Ein ganz Großer ist heute nacht von uns gegangen, eine scharfe, treffsichere Zunge. Hildebrandt war Mitbegründer der Münchner Lach- und Schießgesellschaft, seine „Notizen aus der Provinz“ hat mein Vater immer mit großem Interesse und Amüsement verfolgt, wenngleich er sich über Hildebrandts halbe Sätze und sein „Gestottere“ aufregte – klar, als Politiker muss man vor der Kamera flüssig reden können, das hat ihm immer in den Ohren wehgetan. Doch das war Hildebrandts meisterhafter Stil, das Bonmot wortlos rüberzubringen und gleichzeitig zwei völlig verschiedene Themen miteinander zu verbinden und zu ironisieren. In den 80ern war ich dann alt genug, um ein Fan von „Scheibenwischer“ zu werden, und auch wenn er manchmal übers Ziel hinausschoss, so konnte man ihm keinesfalls mangelnden Scharfsinn vorwerfen. Überdies ist es die Aufgabe des Kabarettisten, übers Ziel hinauszuschießen, um aufzurütteln, und wenn es keine Vorlage gäbe … tja. Da passiert es in unserer bayerischen monotheistischen Oligarchie dann schon mal, dass der „Scheibenwischer“ mittendrin abgeschaltet wurde und nur noch Dunkelheit aus dem Schirm regnete. Wen interessiert schon das Grundgesetz, pah, in der übergeordneten bayerischen Verfassung steht nix über „eine Zensur findet nicht statt“ und dergleichen intellektueller Blödsinn, der völlig überflüssig ist im Bauernstaat.
Erst dieses Jahr, es ist noch gar nicht lange her, gratulierte ich Hildebrandt zum Erich-Kästner-Preis auf Facebook (ich hatte zufällig im TV die Nachricht darüber mitbekommen) und äußerte meine tiefste Bewunderung für seinen scharfen Verstand und seinen Humor, ungebrochen mit 86 Jahren, und seine vielen Auftritte, die er geplant hatte.
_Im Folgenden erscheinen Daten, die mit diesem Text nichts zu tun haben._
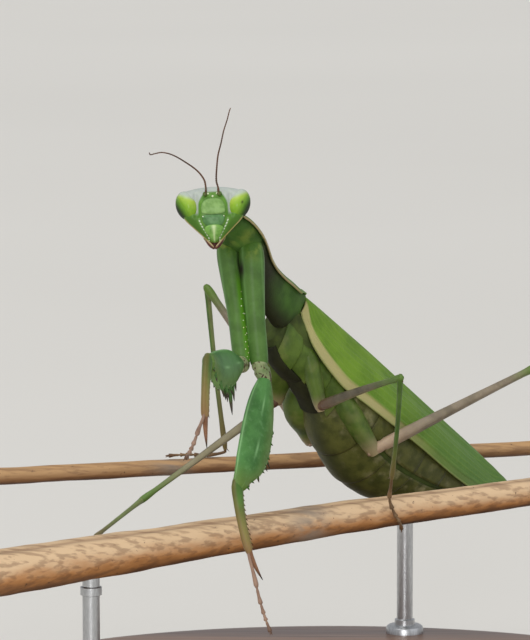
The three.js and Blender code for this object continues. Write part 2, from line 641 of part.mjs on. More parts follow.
makeHead();
makeAntenna("antenna_left", 1, ANTENNA_LEFT);
makeAntenna("antenna_right", -1, ANTENNA_RIGHT);
makeProthorax();
makeTrunk();
makeWings();
foreLeg("fore_left", FORE_LEFT);
foreLeg("fore_right", FORE_RIGHT);
const perches = { front: makePerch("perch_front", FRONT_STEM), rear: makePerch("perch_rear", REAR_STEM) };
walkingLeg("mid_left", MID, 1, { ...MID_LEFT, perch: perches.front });
walkingLeg("mid_right", MID, -1, { ...MID_RIGHT, perch: perches.front });
walkingLeg("hind_left", HIND, 1, { ...HIND_LEFT, perch: perches.rear });
walkingLeg("hind_right", HIND, -1, { ...HIND_RIGHT, perch: perches.rear });
makeStand(perches);

export default parts;
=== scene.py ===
"""A life-size praying mantis on two dry stems over a wooden stand: its looks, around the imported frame.

Pieces are modelled in millimetres, in axes of their own, and then set in place in the frame, in metres.
A limb's own axes: +Z from base to tip, +Y towards its belly side. A mantis's left is the viewer's right.
"""

from math import asin, atan2, copysign, cos, exp, pi, radians, sin, sqrt

import bpy
import numpy as np
from mathutils import Matrix, Vector, noise


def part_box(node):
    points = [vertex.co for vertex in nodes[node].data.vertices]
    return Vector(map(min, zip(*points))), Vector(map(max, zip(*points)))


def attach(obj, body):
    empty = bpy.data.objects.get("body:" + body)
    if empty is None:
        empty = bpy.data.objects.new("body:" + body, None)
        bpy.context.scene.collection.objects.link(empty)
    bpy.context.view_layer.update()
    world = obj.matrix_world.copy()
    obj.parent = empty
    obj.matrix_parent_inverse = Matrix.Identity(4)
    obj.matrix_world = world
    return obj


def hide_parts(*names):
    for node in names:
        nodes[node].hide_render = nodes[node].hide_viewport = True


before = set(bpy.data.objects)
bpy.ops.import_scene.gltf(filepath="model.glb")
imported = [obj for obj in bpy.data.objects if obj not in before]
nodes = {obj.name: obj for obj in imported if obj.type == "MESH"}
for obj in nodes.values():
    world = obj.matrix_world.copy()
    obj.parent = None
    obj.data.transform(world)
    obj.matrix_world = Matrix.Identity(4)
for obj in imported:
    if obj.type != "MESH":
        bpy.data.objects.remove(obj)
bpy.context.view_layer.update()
MM = 0.001


# ---- numbers ------------------------------------------------------------------------------------
def mix(a, b, t):
    return a + (b - a) * t


def step(low, high, x):
    """0 below low, 1 above high, and smooth between."""
    t = min(max((x - low) / (high - low), 0.0), 1.0)
    return t * t * (3 - 2 * t)


def hump(x, middle, width):
    return exp(-(((x - middle) / width) ** 2))


def course(*stations):
    """A function that runs smoothly through (place, value) stations."""

    def slope(a, b):
        return 0.0 if b[0] == a[0] else (b[1] - a[1]) / (b[0] - a[0])

    def value(t):
        if t <= stations[0][0]:
            return stations[0][1]
        for i in range(1, len(stations)):
            if t <= stations[i][0]:
                break
        else:
            return stations[-1][1]
        a, b = stations[i - 1], stations[i]
        before = stations[max(i - 2, 0)]
        after = stations[min(i + 1, len(stations) - 1)]
        span = b[0] - a[0]
        k = (t - a[0]) / span
        m0, m1 = slope(before, b) * span, slope(a, after) * span
        rise = (2 * k**3 - 3 * k**2 + 1) * a[1] + (3 * k**2 - 2 * k**3) * b[1]
        return rise + (k**3 - 2 * k**2 + k) * m0 + (k**3 - k**2) * m1

    return value


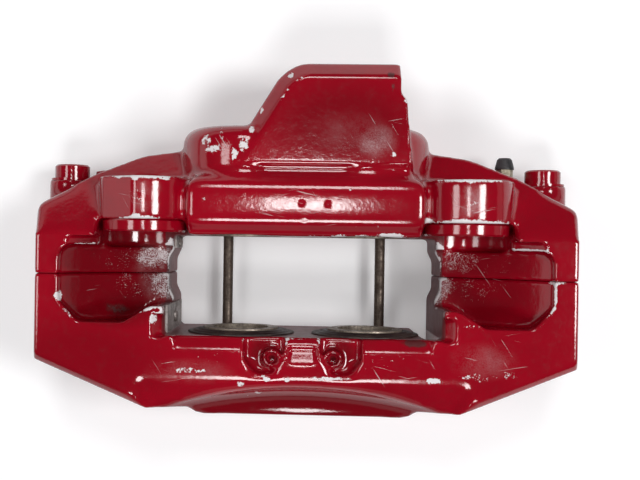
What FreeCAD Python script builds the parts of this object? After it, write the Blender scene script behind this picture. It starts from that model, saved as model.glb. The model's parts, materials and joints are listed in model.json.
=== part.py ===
"""Two-piece fixed brake caliper with four opposed pistons.

Working axes: X runs along the caliper, Y along the disc's axle towards the
suspension side, Z towards the axle. Y = 0 is the joint between the two castings
and Z = 0 is their flat face nearest the axle. Each finished piece is then placed
so that the origin lies midway between the two mounting threads, on the face of
the lugs that bears on the suspension.
"""

import FreeCAD, Part
import os
from types import SimpleNamespace
import Sketcher

SIZES = [
    # both castings
    ("waist_half", 148.5, "half length at the joint face"),
    ("window_half", 75.2, "half length of the window for the pads"),
    ("body_depth", 82.0, "near face to the flat of the back"),
    ("back_flat_half", 62.0, "half length of the flat on the back"),
    ("back_radius", 230.0, "curve of the back beyond the flat"),
    ("axle_height", 126.5, "near face to the disc's axle"),
    ("recess_radius", 185.0, "side recesses, about the axle"),
    ("near_half", 145.5, "half length of the near face"),
    ("draft_depth", 34.0, "depth of the sloping ends"),
    ("notch_depth", 2.8, "disc notch in the window's ends"),
    ("notch_half", 8.0, "half width of the disc notch at its bottom"),
    ("notch_mouth", 14.0, "half width of the disc notch at its mouth"),
    ("recess_half", 132.5, "half length of the recess at the near face"),
    ("recess_top", 15.8, "joint to the recess edge on the inboard side"),
    ("shelf_top", 20.6, "joint to the edge of the shelf above the recess"),
    ("shelf_radius", 180.5, "shelf above the recess, about the axle"),
    ("shelf_half", 130.0, "half length of the shelf above the recess"),
    ("recess_bottom", 26.0, "joint to the recess edge on the outboard side"),
    ("recess_end_drop", 14.5, "joint to the start of the recess corner"),
    ("recess_floor_out", 122.0, "outer end of the recess edge"),
    ("recess_floor_in", 97.5, "inner end of the recess edge"),
    ("horn_reach", 17.0, "joint to the top of the pad horns"),
    ("horn_width", 7.8, "top width of the pad horns"),
    ("cast_round", 7.0, "rounding of upright casting corners"),
    # outboard casting
    ("outer_shoulder_x", 151.5, "half length at the outboard shoulder"),
    ("outer_shoulder_y", 28.0, "joint to the outboard shoulder"),
    ("outer_corner_x", 149.0, "half length at the outboard corner"),
    ("outer_corner_y", 46.0, "joint to the outboard corner"),
    ("outer_foot_x", 84.0, "half length of the outboard foot"),
    ("outer_foot_y", 73.0, "joint to the outboard foot"),
    ("outer_face", 32.6, "joint to the outboard piston face"),
    ("outer_ledge", 39.5, "joint to the edge of the outboard near face"),
    ("ledge_drop", 4.0, "depth of the slope beside the piston face"),
    ("foot_bevel", 4.0, "bevel along the outboard foot"),
    ("foot_slope_start", 55.5, "joint to the top of the foot's slope"),
    ("foot_slope_fall", 9.0, "fall of the foot's slope"),
    ("foot_slope_half", 90.0, "half length of the top of the foot's slope"),
    ("foot_slope_flat", 78.0, "half length of the foot's slope at its foot"),
    ("relief_start", 66.0, "middle to the hollow in the window's outboard right corner"),
    ("relief_top", 7.0, "near face to the top of that hollow"),
    ("relief_depth", 9.5, "depth of that hollow at the back"),
    ("scoop_rise", 59.2, "joint to the middle of the scooped edge"),
    ("scoop_tube", 18.0, "radius of the scoop's hollow"),
    ("lip_half", 65.0, "half length of the cylinder cover"),
    ("lip_reach", 77.0, "joint to the outboard end of the cylinder cover"),
    ("lip_top", 14.0, "near face to the top of the cylinder cover"),
    ("lip_foot", 4.0, "flat of the back to the underside of the cylinder cover"),
    ("lip_round", 11.0, "rounding of the cylinder cover's ends"),
    ("plug_pocket_x", 20.5, "middle to each plug pocket"),
    ("plug_pocket_half", 11.0, "half width of a plug pocket"),
    ("plug_pocket_end", 52.0, "joint to the end of a plug pocket"),
    ("plug_pocket_depth", 6.5, "depth of a plug pocket"),
    ("plug_pocket_straight", 12.0, "straight sides of a plug pocket"),
    ("plug_pocket_flat", 5.0, "half width of the far end of a plug pocket"),
    ("plug_x", 16.5, "middle to each passage plug"),
    ("plug_y", 44.0, "joint to the passage plugs"),
    ("plug_boss_radius", 5.2, "boss round a passage plug"),
    ("plug_radius", 3.0, "passage plug"),
    ("plug_length", 8.0, "passage plug"),
    ("plug_chamfer", 1.4, "plug below the top of its well"),
    ("plug_socket", 1.9, "corner radius of a plug's socket"),
    ("plug_socket_deep", 3.2, "depth of a plug's socket"),
    ("plug_boss_sunk", 1.6, "near face to the top of a plug boss"),
    ("plug_sunk", 3.0, "top of a plug boss to its plug"),
    ("facet_half", 8.2, "half width of the slope between the plug pockets"),
    ("facet_start", 46.5, "joint to the top of that slope"),
    ("facet_end", 37.5, "joint to the foot of that slope"),
    # inboard casting
    ("inner_shoulder_x", 151.0, "half length at the inboard shoulder"),
    ("inner_shoulder_y", 24.5, "joint to the inboard shoulder"),
    ("inner_corner_x", 149.6, "half length at the inboard corner"),
    ("inner_corner_y", 36.8, "joint to the inboard corner"),
    ("arch_a_x", 135.5, "arch, first corner"),
    ("arch_a_y", 45.0, "arch, first corner"),
    ("arch_b_x", 118.0, "arch, second corner"),
    ("arch_b_y", 55.3, "arch, second corner"),
    ("arch_c_x", 92.0, "arch, third corner"),
    ("arch_c_y", 66.6, "arch, third corner"),
    ("arch_d_x", 66.0, "arch, fourth corner"),
    ("arch_d_y", 70.4, "arch, fourth corner"),
    ("arch_round", 36.0, "rounding of the arch's corners"),
    ("slope_start", 23.0, "joint to the top of the arch's slope"),
    ("slope_end", 75.0, "joint to the foot of the arch's slope"),
    ("slope_fall", 37.0, "fall of the arch's slope"),
    ("inner_face", 21.6, "joint to the inboard piston face"),
    ("band_left", 63.6, "middle to the left end of the middle band"),
    ("band_right", 64.4, "middle to the right end of the middle band"),
    ("band_top", 54.4, "joint to the upper edge of the middle band"),
    ("band_bevel", 6.6, "width of the bevel beside the piston face"),
    ("band_rise", 5.0, "middle band above the near face"),
    ("band_round", 8.0, "rounding of the middle band's ends"),
    ("band_edge", 3.6, "rounding along the middle band"),
    ("bulge_radius", 34.5, "cylinder housing"),
    ("bulge_end", 82.0, "joint to the closed end of the cylinder housings"),
    ("bulge_round", 9.0, "rounding of the housing ends"),
    ("block_foot_left", 46.0, "middle to the left foot of the cast block"),
    ("block_foot_y", 60.4, "joint to the foot of the cast block"),
    ("block_knee_x", 30.0, "middle to the knee of the slanted side"),
    ("block_knee_y", 83.5, "joint to the knee of the slanted side"),
    ("block_hip_x", 15.0, "middle to the upper end of the slanted side"),
    ("block_hip_y", 108.0, "joint to the upper end of the slanted side"),
    ("block_top_left", 5.0, "middle to the left end of the block's top"),
    ("block_top", 116.0, "joint to the top of the cast block"),
    ("block_right", 50.6, "middle to the right side of the block's top"),
    ("block_step", 3.2, "step in the right side"),
    ("block_step_y", 98.5, "joint to the step in the right side"),
    ("block_foot_right", 57.2, "middle to the right foot of the cast block"),
    ("block_base", 52.0, "near face to the underside of the cast block"),
    ("block_bevel", 8.0, "bevel of the block's slanted side and top"),
    ("block_round", 20.0, "rounding between the block's slanted side and top"),
    ("block_root_sunk", 2.4, "near face to the top of the block's root"),
    # mounting lugs
    ("lug_x", 88.2, "middle to each mounting thread"),
    ("lug_z", 15.0, "near face to the mounting threads"),
    ("lug_radius", 25.0, "mounting lug"),
    ("lug_root", 23.8, "half width of a mounting lug's root"),
    ("lug_start", 30.0, "joint to the disc side of the lugs"),
    ("lug_face", 53.0, "joint to the bearing face of the lugs"),
    ("lug_flat_near", 2.5, "middle of the left lug to its flat"),
    ("lug_flat_far", 22.4, "middle of the left lug to the far end of its flat"),
    ("lug_flat_fall", 13.0, "fall of the left lug's flat"),
    ("flange_radius", 23.0, "flange of a mounting bush"),
    ("flange_thick", 6.8, "flange of a mounting bush"),
    ("flange_room", 1.6, "room round a bush flange"),
    ("barrel_radius", 9.5, "barrel of a mounting bush"),
    ("mount_thread", 6.2, "inner radius of the mounting thread"),
    ("bush_fit", 0.05, "clearance round a mounting bush"),
    # cylinders
    ("piston_x", 35.0, "middle to each piston"),
    ("piston_z", 33.0, "near face to the pistons"),
    ("piston_radius", 21.0, "piston"),
    ("piston_length", 27.0, "piston"),
    ("piston_proud", 3.1, "retracted piston beyond its face"),
    ("cup_radius", 15.5, "hollow of a piston"),
    ("cup_depth", 20.0, "hollow of a piston"),
    ("boot_groove_depth", 1.8, "boot groove in a piston"),
    ("boot_groove_start", 1.6, "rim to the boot groove"),
    ("boot_groove_width", 2.4, "boot groove in a piston"),
    ("slide_fit", 0.05, "radial clearance of a sliding fit"),
    ("bore_depth", 28.0, "cylinder bore"),
    ("seal_thick", 3.0, "radial thickness of a piston seal"),
    ("seal_width", 3.6, "piston seal"),
    ("seal_depth", 9.0, "piston face to the seal"),
    ("groove_fit", 0.1, "clearance round a seal in its groove"),
    ("boot_radius", 30.0, "dust boot"),
    ("boot_skin", 1.0, "dust boot flange"),
    ("boot_step", 4.0, "width of a dust boot's raised part"),
    ("boot_sunk", 3.2, "inboard boots below the inboard piston face"),
    # fasteners and pins
    ("end_bolt_x", 138.0, "middle to the outer bridge bolts"),
    ("end_bolt_z", 53.0, "near face to the outer bridge bolts"),
    ("end_boss_radius", 13.0, "boss under an outer bolt head"),
    ("near_bolt_x", 94.0, "middle to the inner bridge bolts"),
    ("near_bolt_z", 60.0, "near face to the inner bridge bolts"),
    ("near_bolt_seat", 44.0, "joint to the seat of the inner bolt heads"),
    ("near_bolt_well", 11.2, "well round an inner bolt head"),
    ("near_washer_radius", 10.8, "washer face of an inner bridge bolt"),
    ("bolt_radius", 6.0, "bridge bolt"),
    ("bolt_fit", 0.05, "clearance round a bridge bolt"),
    ("bolt_head_radius", 10.2, "bridge bolt head"),
    ("bolt_head_tall", 8.0, "bridge bolt head"),
    ("bolt_socket", 5.8, "corner radius of a bolt's socket"),
    ("end_washer_radius", 12.2, "washer face of an outer bridge bolt"),
    ("socket_floor", 2.0, "washer face to the floor of a bolt's socket"),
    ("washer_thick", 1.4, "washer face of a bridge bolt"),
    ("end_bolt_grip", 36.0, "outer bolt's thread in the outboard casting"),
    ("near_bolt_grip", 50.0, "inner bolt's thread in the outboard casting"),
    ("blind_room", 3.0, "free hole beyond a screw's end"),
    ("pin_x", 45.6, "middle to each pad pin"),
    ("pin_z", 68.0, "near face to the pad pins"),
    ("pin_radius", 3.0, "pad pin"),
    ("pin_grip", 26.0, "pad pin in the inboard casting"),
    ("pin_head_radius", 4.6, "pad pin head"),
    ("pin_head_thick", 2.4, "pad pin head"),
    ("pin_head_room", 0.8, "room round a pad pin head"),
    ("pin_sleeve_radius", 3.9, "spring sleeve on a pad pin"),
    ("pin_sleeve_length", 12.0, "spring sleeve on a pad pin"),
    ("pin_sleeve_slot", 1.2, "slot in a spring sleeve"),
    ("plate_thick", 1.2, "pad abutment plate"),
    ("inner_plate_width", 7.2, "inboard plate along the disc's axle"),
    ("outer_plate_top", 9.5, "near face to the top of the outboard plate"),
    ("inner_plate_top", 44.5, "near face to the top of the inboard plate"),
    ("plate_foot", 72.0, "near face to the foot of both plates"),
    ("plate_screw_radius", 2.0, "abutment plate screw"),
    ("plate_screw_length", 8.0, "abutment plate screw"),
    ("plate_screw_head", 3.4, "abutment plate screw head"),
    ("plate_screw_tall", 1.6, "abutment plate screw head"),
    ("plate_screw_socket", 1.3, "corner radius of a plate screw's socket"),
    # hydraulics
    ("gallery_radius", 2.0, "cross passages for oil"),
    ("riser_radius", 2.5, "passages that meet the cross passages"),
    ("gallery_z", 37.0, "near face to the oil passages"),
    ("inner_gallery", 46.5, "joint to the inboard cross passage"),
    ("outer_gallery", 57.0, "joint to the outboard cross passage"),
    ("crossover_x", 108.0, "middle to the passages across the joint"),
    ("ring_radius", 4.2, "crossover seal, centre line"),
    ("ring_section", 0.9, "crossover seal, section radius"),
    ("bleed_x", 117.0, "middle to the bleed screw"),
    ("bleed_z", 58.0, "near face to the bleed screw"),
    ("bleed_boss_top", 58.6, "joint to the face of the bleed boss"),
    ("bleed_boss_radius", 8.0, "bleed boss"),
    ("bleed_thread", 4.0, "bleed screw thread"),
    ("bleed_hex", 5.0, "bleed screw hexagon, corner radius"),
    ("bleed_nipple", 3.0, "bleed screw nipple"),
    ("bleed_gap", 0.4, "bleed boss to the bleed screw's hexagon"),
    ("bleed_hex_tall", 4.0, "bleed screw hexagon"),
    ("bleed_lip", 0.5, "lip of the bleed nipple"),
    ("bleed_neck", 3.2, "top of the bleed screw to the foot of its lip"),
    ("bleed_crown", 2.4, "top of the bleed screw to the lip"),
    ("bleed_drilling", 1.0, "drilling of the bleed screw"),
    ("bleed_tall", 9.6, "bleed screw above its boss"),
    ("bleed_deep", 9.0, "bleed screw in its boss"),
    ("bleed_fit", 0.2, "clearance round the bleed screw"),
    ("cap_wall", 1.7, "top of the bleed cap"),
    ("cap_start", 4.6, "bleed boss to the foot of its cap"),
    ("cap_foot_radius", 5.5, "foot of the bleed cap"),
    ("cap_top_radius", 4.3, "top of the bleed cap"),
    ("cap_fit", 0.05, "clearance inside the bleed cap"),
    ("hose_x", 114.0, "middle to the hose port"),
    ("hose_z", 52.0, "near face to the hose port"),
    ("hose_thread", 4.45, "inner radius of the hose port's thread"),
    ("hose_deep", 12.0, "hose port"),
    ("hose_insert_radius", 6.6, "threaded insert of the hose port"),
    ("hose_boss_radius", 9.6, "hose port boss"),
    ("hose_boss_top", 59.0, "joint to the hose port's face"),
]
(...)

So, habe ich mir fest vorgenommen, will ich auch sein.
Erst diese Woche wurde sein Krebsleiden bekannt – und nun ist Dieter Hildebrandt vergangene Nacht gestorben. Er hat ganz entscheidend das Kabarett in Deutschland geprägt und wird den Nachfolgern sicherlich immer ein Vorbild und für uns immer unvergessen bleiben. Gute Reise!